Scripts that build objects
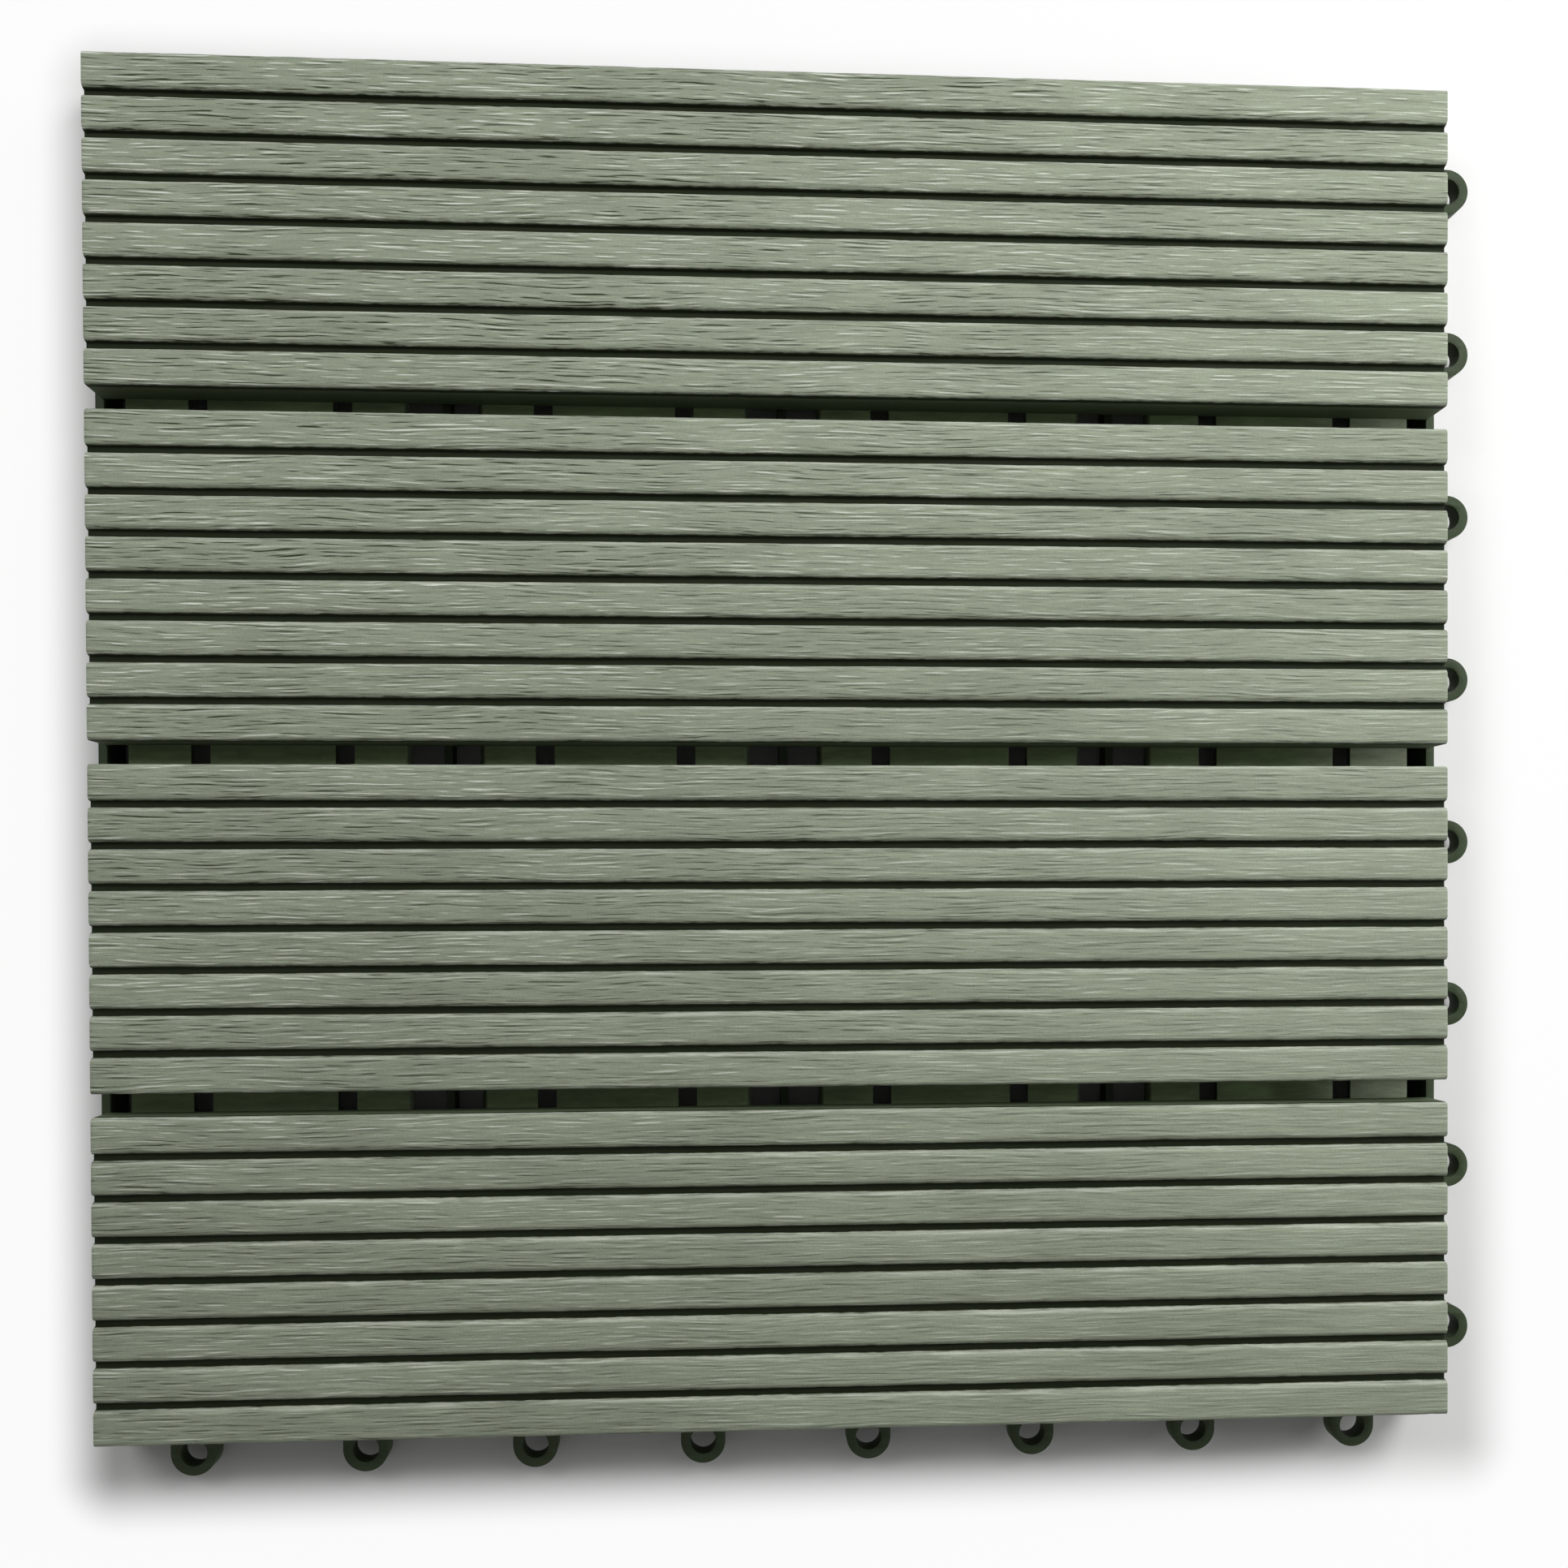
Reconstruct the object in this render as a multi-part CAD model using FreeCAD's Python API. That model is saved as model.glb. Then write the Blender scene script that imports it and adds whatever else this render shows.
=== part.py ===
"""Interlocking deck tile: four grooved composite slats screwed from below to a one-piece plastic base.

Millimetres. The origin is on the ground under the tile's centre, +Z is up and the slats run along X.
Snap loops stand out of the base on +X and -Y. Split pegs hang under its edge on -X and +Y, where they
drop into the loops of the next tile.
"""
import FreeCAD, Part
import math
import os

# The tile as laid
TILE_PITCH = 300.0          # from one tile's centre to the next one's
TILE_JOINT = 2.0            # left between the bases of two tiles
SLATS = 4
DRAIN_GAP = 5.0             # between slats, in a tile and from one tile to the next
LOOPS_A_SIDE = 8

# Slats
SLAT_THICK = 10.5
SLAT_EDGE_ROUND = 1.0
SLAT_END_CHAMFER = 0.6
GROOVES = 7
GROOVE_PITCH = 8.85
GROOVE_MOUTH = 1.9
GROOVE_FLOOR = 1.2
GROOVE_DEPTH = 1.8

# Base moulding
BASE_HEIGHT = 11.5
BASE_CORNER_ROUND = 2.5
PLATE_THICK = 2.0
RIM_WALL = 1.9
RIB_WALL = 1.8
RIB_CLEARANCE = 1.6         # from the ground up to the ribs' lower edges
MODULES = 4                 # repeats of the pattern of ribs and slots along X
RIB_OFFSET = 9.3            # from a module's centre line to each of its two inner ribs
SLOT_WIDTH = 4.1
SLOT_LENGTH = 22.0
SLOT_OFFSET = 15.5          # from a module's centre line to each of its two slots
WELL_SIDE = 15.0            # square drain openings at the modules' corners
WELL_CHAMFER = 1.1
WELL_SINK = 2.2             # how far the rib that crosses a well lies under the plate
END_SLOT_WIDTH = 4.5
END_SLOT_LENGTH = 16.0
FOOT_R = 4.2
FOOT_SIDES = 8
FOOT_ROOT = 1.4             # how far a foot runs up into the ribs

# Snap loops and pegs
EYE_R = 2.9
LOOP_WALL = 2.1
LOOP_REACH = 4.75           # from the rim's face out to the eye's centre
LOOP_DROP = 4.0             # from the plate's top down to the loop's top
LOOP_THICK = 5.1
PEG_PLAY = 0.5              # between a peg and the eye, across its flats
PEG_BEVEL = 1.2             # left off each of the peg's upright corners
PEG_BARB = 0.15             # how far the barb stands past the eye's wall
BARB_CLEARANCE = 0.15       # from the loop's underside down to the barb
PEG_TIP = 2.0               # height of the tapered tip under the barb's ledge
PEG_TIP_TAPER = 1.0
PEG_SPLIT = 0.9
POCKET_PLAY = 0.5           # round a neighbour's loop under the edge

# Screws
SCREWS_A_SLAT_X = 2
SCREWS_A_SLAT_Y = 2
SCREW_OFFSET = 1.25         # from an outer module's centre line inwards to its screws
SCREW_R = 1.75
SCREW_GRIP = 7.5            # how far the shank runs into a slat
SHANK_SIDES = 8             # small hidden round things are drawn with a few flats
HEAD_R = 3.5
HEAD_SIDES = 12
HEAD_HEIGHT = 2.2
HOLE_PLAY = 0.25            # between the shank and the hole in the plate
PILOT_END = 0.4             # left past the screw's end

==

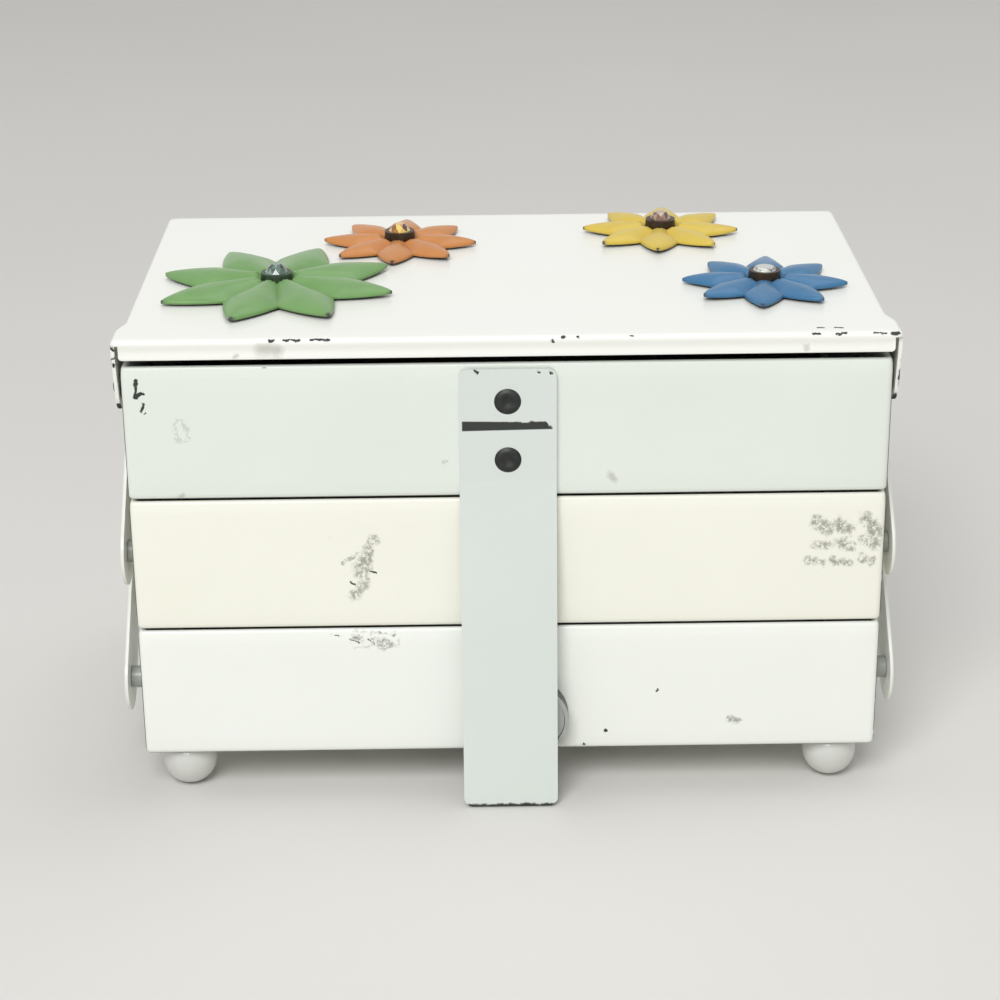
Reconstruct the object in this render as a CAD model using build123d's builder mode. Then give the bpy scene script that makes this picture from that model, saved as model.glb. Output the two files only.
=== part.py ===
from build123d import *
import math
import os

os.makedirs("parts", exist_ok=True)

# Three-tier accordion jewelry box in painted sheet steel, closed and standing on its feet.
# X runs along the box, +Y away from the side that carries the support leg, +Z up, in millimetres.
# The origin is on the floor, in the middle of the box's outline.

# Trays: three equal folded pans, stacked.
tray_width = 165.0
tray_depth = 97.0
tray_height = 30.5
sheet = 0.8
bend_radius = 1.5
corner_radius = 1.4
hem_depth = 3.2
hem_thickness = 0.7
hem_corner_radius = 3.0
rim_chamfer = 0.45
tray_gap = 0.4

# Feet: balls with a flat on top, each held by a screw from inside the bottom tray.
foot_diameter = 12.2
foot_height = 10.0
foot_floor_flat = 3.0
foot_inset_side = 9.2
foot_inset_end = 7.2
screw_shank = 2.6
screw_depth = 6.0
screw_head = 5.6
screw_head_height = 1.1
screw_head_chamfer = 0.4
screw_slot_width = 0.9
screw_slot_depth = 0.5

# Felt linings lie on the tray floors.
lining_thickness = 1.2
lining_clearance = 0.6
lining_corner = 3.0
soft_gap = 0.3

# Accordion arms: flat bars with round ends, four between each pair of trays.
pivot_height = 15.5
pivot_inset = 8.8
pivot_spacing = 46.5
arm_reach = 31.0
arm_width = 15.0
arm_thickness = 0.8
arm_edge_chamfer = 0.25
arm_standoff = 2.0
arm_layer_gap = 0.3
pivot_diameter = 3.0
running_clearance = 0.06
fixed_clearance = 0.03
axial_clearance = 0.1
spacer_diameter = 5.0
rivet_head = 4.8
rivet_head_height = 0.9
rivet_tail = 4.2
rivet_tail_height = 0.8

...

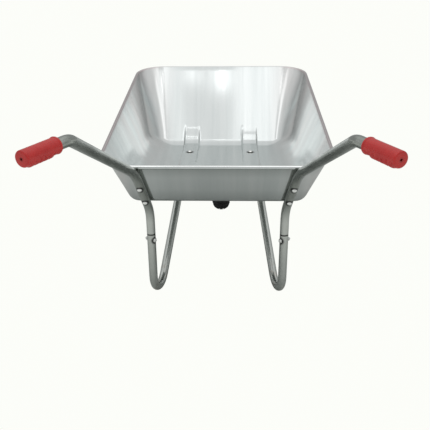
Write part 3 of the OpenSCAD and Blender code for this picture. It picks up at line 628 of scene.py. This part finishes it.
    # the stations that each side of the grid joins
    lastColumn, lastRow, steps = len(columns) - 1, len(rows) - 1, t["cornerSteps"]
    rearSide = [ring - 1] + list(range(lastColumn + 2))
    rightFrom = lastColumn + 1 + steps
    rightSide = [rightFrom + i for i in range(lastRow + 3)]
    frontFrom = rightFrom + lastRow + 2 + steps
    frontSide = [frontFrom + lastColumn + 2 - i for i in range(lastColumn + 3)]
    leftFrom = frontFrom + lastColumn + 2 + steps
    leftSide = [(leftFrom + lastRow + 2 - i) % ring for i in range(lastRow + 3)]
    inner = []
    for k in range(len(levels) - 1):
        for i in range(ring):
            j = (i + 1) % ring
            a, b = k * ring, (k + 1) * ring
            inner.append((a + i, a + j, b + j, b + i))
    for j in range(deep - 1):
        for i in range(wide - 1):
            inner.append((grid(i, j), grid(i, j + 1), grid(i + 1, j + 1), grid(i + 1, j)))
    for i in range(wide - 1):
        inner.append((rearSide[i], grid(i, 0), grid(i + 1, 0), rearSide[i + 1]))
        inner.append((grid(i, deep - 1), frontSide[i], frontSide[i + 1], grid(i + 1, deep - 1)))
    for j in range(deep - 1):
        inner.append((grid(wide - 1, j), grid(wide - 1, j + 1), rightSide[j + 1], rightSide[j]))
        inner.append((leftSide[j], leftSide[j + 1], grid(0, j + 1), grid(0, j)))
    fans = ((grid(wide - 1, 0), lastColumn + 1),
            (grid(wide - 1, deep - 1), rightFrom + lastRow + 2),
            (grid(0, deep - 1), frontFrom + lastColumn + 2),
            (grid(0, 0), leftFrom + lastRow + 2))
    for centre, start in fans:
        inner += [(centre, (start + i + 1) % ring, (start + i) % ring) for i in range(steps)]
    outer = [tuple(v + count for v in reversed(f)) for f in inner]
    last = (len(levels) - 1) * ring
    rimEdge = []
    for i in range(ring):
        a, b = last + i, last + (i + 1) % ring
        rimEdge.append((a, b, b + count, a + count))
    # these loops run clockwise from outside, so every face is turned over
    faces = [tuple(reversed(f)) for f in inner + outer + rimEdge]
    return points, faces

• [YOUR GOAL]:
Will you return exactly the lines above from the one with "Reconstruct the object in this render as a CAD" down to the one with "tray_gap = 0.4", counting both as part of the range?

• [SOLUTION FOR THIS TASK]:
Reconstruct the object in this render as a CAD model using build123d's builder mode. Then give the bpy scene script that makes this picture from that model, saved as model.glb. Output the two files only.
=== part.py ===
from build123d import *
import math
import os

os.makedirs("parts", exist_ok=True)

# Three-tier accordion jewelry box in painted sheet steel, closed and standing on its feet.
# X runs along the box, +Y away from the side that carries the support leg, +Z up, in millimetres.
# The origin is on the floor, in the middle of the box's outline.

# Trays: three equal folded pans, stacked.
tray_width = 165.0
tray_depth = 97.0
tray_height = 30.5
sheet = 0.8
bend_radius = 1.5
corner_radius = 1.4
hem_depth = 3.2
hem_thickness = 0.7
hem_corner_radius = 3.0
rim_chamfer = 0.45
tray_gap = 0.4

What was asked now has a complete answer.